An orator, or oratist, is a public speaker, especially one who is eloquent or skilled.

Etymology
Recorded in English c. 1374, with a meaning of "one who pleads or argues for a cause", from Anglo-French oratour, Old French orateur (14th century), Latin orator ("speaker"), from orare ("speak before a court or assembly; plead"), derived from a Proto-Indo-European base *or- ("to pronounce a ritual formula").

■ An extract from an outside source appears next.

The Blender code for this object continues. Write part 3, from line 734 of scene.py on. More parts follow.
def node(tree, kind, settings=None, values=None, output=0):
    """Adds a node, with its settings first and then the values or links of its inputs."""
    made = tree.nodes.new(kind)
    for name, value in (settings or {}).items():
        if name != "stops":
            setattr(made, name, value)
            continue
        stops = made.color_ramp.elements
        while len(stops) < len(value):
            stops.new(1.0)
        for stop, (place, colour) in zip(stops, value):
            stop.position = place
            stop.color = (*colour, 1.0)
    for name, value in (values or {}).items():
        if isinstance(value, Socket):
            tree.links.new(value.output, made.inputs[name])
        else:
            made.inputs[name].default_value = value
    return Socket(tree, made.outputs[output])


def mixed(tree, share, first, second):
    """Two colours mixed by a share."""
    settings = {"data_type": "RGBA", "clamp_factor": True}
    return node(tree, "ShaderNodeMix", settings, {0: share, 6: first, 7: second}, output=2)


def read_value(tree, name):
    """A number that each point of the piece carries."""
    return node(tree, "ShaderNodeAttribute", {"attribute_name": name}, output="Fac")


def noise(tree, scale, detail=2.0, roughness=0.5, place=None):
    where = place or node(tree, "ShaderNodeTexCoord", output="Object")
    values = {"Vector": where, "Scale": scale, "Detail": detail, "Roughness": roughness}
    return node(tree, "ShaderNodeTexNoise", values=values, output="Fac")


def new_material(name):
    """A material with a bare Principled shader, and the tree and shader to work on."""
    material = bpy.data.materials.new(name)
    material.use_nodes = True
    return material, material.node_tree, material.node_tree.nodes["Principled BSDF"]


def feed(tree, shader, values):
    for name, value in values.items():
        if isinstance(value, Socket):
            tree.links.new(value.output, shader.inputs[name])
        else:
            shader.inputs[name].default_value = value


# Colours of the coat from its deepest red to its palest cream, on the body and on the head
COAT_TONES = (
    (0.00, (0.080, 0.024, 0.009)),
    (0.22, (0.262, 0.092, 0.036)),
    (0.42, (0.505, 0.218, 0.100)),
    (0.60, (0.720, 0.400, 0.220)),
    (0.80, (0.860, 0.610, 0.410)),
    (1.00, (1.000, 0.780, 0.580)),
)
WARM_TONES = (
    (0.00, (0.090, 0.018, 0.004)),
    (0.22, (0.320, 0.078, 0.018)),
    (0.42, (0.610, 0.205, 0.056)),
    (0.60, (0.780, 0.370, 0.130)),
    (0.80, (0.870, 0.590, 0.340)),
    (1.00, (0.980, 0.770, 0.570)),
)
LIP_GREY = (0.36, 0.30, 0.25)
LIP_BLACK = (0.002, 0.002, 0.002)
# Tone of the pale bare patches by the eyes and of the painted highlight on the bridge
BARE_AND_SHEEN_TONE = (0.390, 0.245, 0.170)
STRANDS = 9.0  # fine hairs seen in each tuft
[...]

The modern meaning of the word, "public speaker", is attested from c. 1430.

History
In ancient Rome, the art of speaking in public (Ars Oratoria) was a professional competence especially cultivated by politicians and lawyers. As the Greeks were still seen as the masters in this field, as in philosophy and most sciences, the leading Roman families often either sent their sons to study these things under a famous master in Greece (as was the case with the young Julius Caesar), or engaged a Greek teacher (under pay or as a slave).

In the young revolutionary French Republic, Orateur (French for "orator", but compare the Anglo-Saxon parliamentary speaker) was the formal title for the delegated members of the Tribunat to the Corps législatif, to motivate their ruling on a presented bill.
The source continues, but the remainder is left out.